Real-World Connections

  • Demographers at the United Nations Population Division analyze global fertility trends to forecast future population sizes and advise governments on resource allocation and social services.
  • Public health officials in India work with local community leaders to implement family planning outreach programs, addressing diverse cultural beliefs and ensuring access to reproductive health services in rural areas.
  • Economists study the impact of aging populations, resulting from past anti-natalist policies, on national pension systems and healthcare costs in countries like Japan and South Korea.

Assessment Ideas

Discussion Prompt

Pose the following question to small groups: 'Considering both economic sustainability and individual liberty, what are the most significant ethical challenges in implementing population policies?' Ask groups to identify the top two challenges and justify their choices.

Quick Check

Provide students with a brief case study of a fictional country with a specific population challenge (e.g., rapid aging, high birth rate).
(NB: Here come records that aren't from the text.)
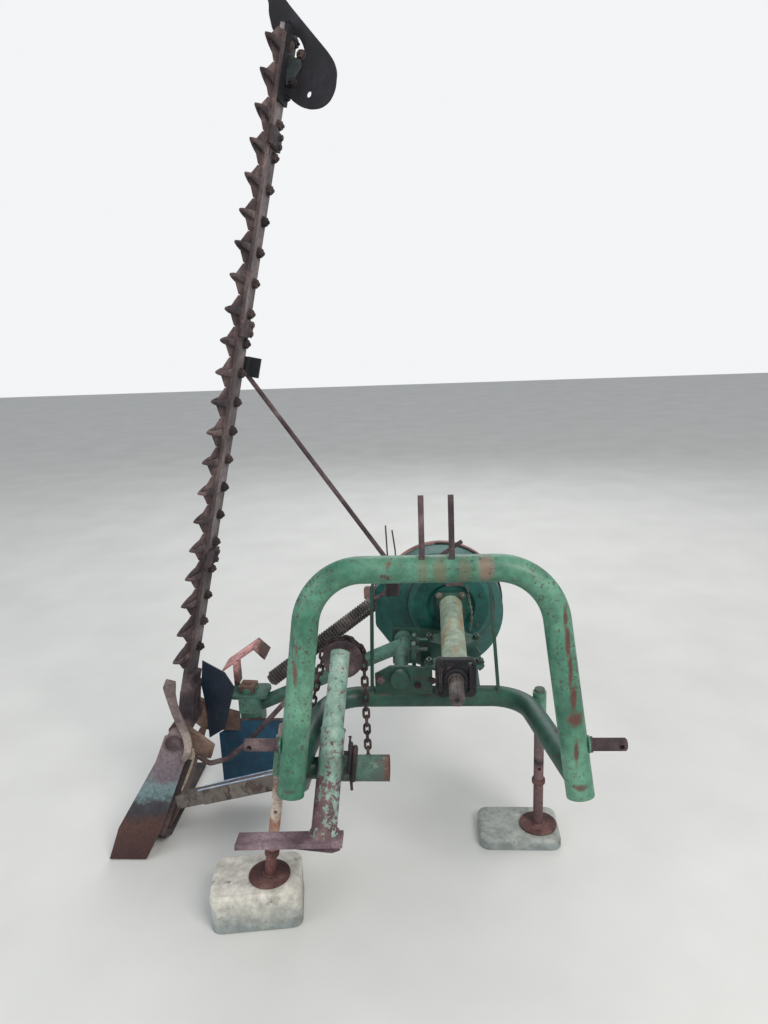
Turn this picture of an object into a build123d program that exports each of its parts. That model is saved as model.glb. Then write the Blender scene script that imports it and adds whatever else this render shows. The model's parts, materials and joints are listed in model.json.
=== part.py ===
from build123d import *
from math import cos, radians, sin, tan
import os

# Rear-mounted sickle bar mower, parked with its cutter bar folded up.
# Millimetres. X runs across the machine, Y rearward and Z up. While modelling,
# X = 0 is midway between the lower hitch pins, Y = 0 is on their axis and
# Z = 0 is the ground. The written parts are moved so that the origin is the
# middle of the whole machine's box, on the ground.

# Hitch arch: one bent tube that leans back
PIN_HEIGHT = 471.0
ARCH_TUBE_R = 30.15
ARCH_LEAN = 11.0
ARCH_HALF_WIDTH = 303.0
ARCH_SPLAY = 6.6
ARCH_RISE = 385.0
ARCH_DROP = 113.0
ARCH_BEND = 128.0
ARCH_END_BORE_R = 25.0
ARCH_END_BORE_DEPTH = 32.0

# Lower hitch pins
HITCH_PIN_R = 14.0
HITCH_PIN_TIP = 415.0
HITCH_COLLAR_R = 17.0
HITCH_COLLAR_FACE = 342.0
LINCH_HOLE_R = 6.0
LINCH_HOLE_X = 402.0

# Top link lugs
LUG_GAP = 52.0
LUG_THICKNESS = 12.0
LUG_WIDTH = 42.0
LUG_HEIGHT = 128.0
LUG_X = 18.0
TOP_LINK_R = 12.7

# Rear bow: the tube that runs back from the legs and carries the drive
BOW_HEIGHT = 396.0
BOW_TUBE_R = 27.0
BOW_LEFT = 276.0
BOW_RIGHT = 234.0
BOW_DEPTH = 362.0
BOW_BEND = 103.0

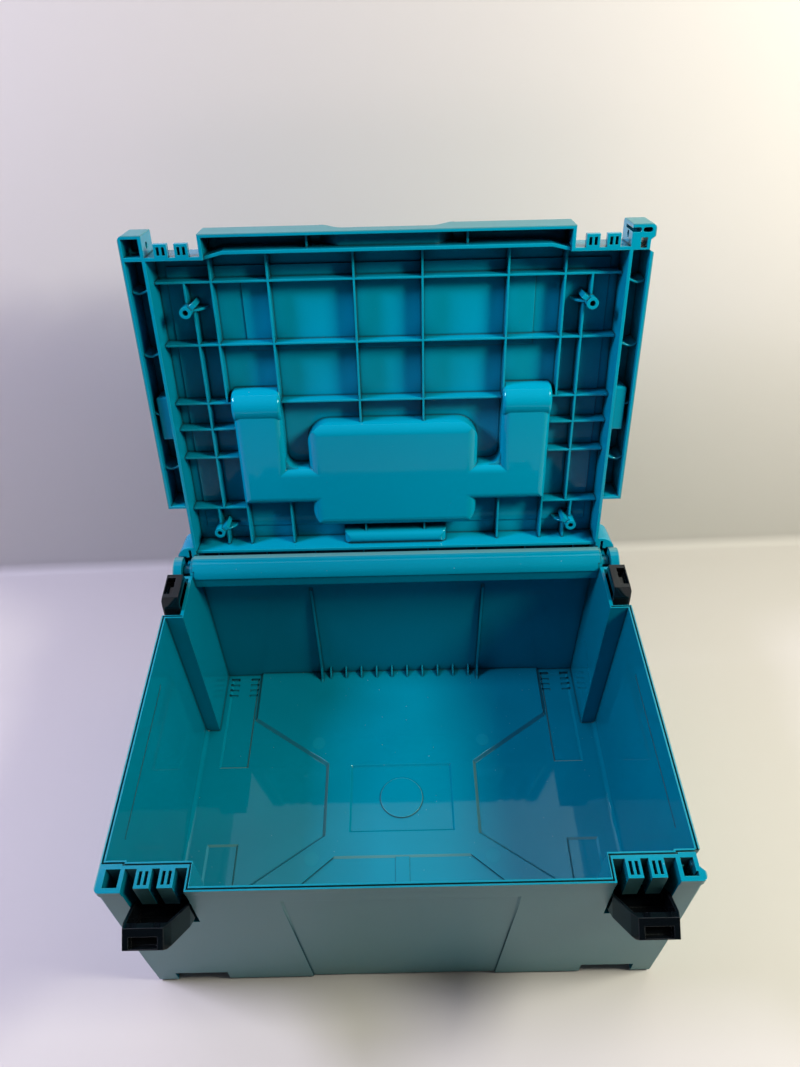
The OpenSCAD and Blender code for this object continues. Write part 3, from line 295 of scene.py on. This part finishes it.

Ask them to write 2-3 sentences identifying whether a pro-natalist or anti-natalist approach might be more suitable and why, citing at least one potential consequence.

Exit Ticket

On an index card, have students define one key vocabulary term in their own words and then write one sentence explaining how it relates to either China's One-Child Policy or a current population trend in a country of their choice.

Frequently Asked Questions

What is the difference between pro-natalist and anti-natalist population policies?
Pro-natalist policies encourage higher birth rates through financial incentives, paid parental leave, subsidized childcare, and tax benefits for larger families. Countries like Japan, South Korea, and Sweden have implemented these in response to falling fertility. Anti-natalist policies aim to slow population growth through voluntary family planning education, contraceptive access, or direct incentives for smaller families, as seen historically in India and China.
What were the unintended consequences of China's One-Child Policy?
The policy successfully reduced fertility but created three major unintended problems. First, sex-selective practices led to a skewed sex ratio, with significantly more males than females born, creating long-term social imbalances. Second, China now faces one of the fastest-aging populations in the world, straining pension and healthcare systems. Third, a generation of only children without siblings created new social dynamics. China reversed the policy in 2015 and now promotes having three children.
Do pro-natalist policies actually raise birth rates?
Evidence suggests pro-natalist policies have limited effectiveness in dramatically raising birth rates. Countries with the most generous family support policies, like Sweden and France, have somewhat higher fertility than peers but still below replacement level. Research suggests financial incentives may shift the timing of births rather than increase total family size. No wealthy country has yet found a reliably effective way to significantly raise fertility.
Why are structured debates effective for teaching population policy topics?
Population policies involve genuine ethical tensions between individual rights and collective needs that resist simple answers. Structured debates force students to articulate positions with evidence, anticipate counterarguments, and engage with perspectives they might not instinctively hold. This is more intellectually productive than a lecture that presents one conclusion, and it prepares students to reason about contested policy questions they will encounter as citizens.